In 1968, Fusco, a photographer for Look magazine, rode the funeral train and snapped images of the people waiting at railroad crossings to pay their final respects to the dead civil rights leader. In 2001, he compiled them in a book.
Together, the two sets of photographs — the first taken from the train by a professional photographer, and the second, by ordinary Americans who watched the train go by — will document the despair and the crisis of confidence that had enveloped the nation.
The previous five years had included the assassination of President John F. Kennedy, the peaking of protests to the Vietnam War, race riots that ravaged American cities, and the slaying of the Rev. Martin Luther King Jr.
When King was shot, Robert Kennedy was in Indianapolis to give a campaign speech. According to published accounts, the empathy and compassion with
And then, just two months later, Kennedy himself was dead.
“Indianapolis was one of the few cities in America that did not burn in the race riots,” Scott said. “Bobby Kennedy was one of my true heroes. When he died, it was as though hope had died, too.”
Compounding the tragedy, two mourners standing on the tracks in Elizabeth, N.J., hoping to bid farewell to Kennedy were struck and killed by a northbound passenger train. Four other people were injured.
It seems curious that this seminal day in U.S. history is being documented not by an American scholar, but by the 57-year-old Terpstra, who teaches art and photography at Minerva Academy of Fine Arts in The Netherlands.
But the Dutch photographer’s birthday happens to be on the Fourth of July. His father was fascinated by the United States and by the Kennedy clan, and young Rein grew up thinking of them almost as family friends. “My father told me many stories about the Kennedys,” he said. “It made an imprint on me as a kid.”
As an adult and professional photographer, he came to revere Fusco’s book. After poring over the photographs, he began wondering what the people in them had experienced and seen. He began looking for a book or magazine article that related their perspective and was astonished to find that although there were occasional recollections by those who had watched the funeral train pass, there was no comprehensive account.

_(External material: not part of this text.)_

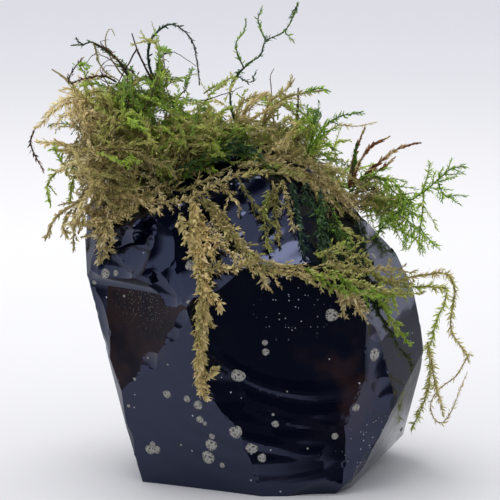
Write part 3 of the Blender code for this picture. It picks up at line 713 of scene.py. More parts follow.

“In my work as a photographer and as an artist, I’m always trying to reverse the relationship between photography and memory,” Terpstra says. “A photograph is a residue. The people who stood along the tracks taking photographs were trying to capture not only the funeral train or an era, but a moment in their own lives. My aim is [to take] all the photographs and all the stories behind them and merge them into a kind of collective memory that will become a part of history.”
Terpstra reached out to Fusco’s daughter and received the family’s blessing to pursue the project. In 2015, he was invited to see the “Pennsylvania 120” — the final car of the funeral train that bore Kennedy’s coffin — by Bennett Levin, the Philadelphia millionaire who now owns it.
Terpstra hopes to publish his book on April 5, 2018, 50 years to the day after Kennedy was slain.
During a recent research trip to Baltimore, he came across a treasure: five square snapshots carefully mounted on a piece of red and blue cardboard dotted with white stars that evoked the American flag. Under the photos, a typed caption reads: “On June 8, 1968, a train delivered the body of Robert Kennedy from NYC to Washington, DC so that he could be buried in Arlington National Cemetery next to his brother, John F. Kennedy.”
The poster was made by Stephanie Lang, now 73 and a resident of Mount Airy. In 1968, she, her husband and their young daughter went to the train crossing at 3501 W. Biddle St. to watch the funeral train pass. She remembers that there was not one, but three trains — a pilot train in front to clear obstacles from the roadway, the funeral train in the middle, and a reserve train that followed behind in case of calamity.
“We were at the top of a hill looking down over a barbed wire fence,” Lang said. “I had to carry my daughter in my arms. The train passed under the bridge, and I think I put my hand over my heart. History was being made right in front of me, and I wanted to be a part of it.”
Terpstra was struck by the care with which Lang made the poster and by the fact that she had kept it for half a century. “It’s almost like a family album,” he told Lang. “I think that an audience who looks at these pictures will feel what you felt when you were standing there.”
In the ensuing years, Lang has occasionally looked at the poster and related the Kennedy family’s ordeal to her own experience of losing people she’s loved. “At that time,” she said, “I didn’t understand grief as well as I do now.”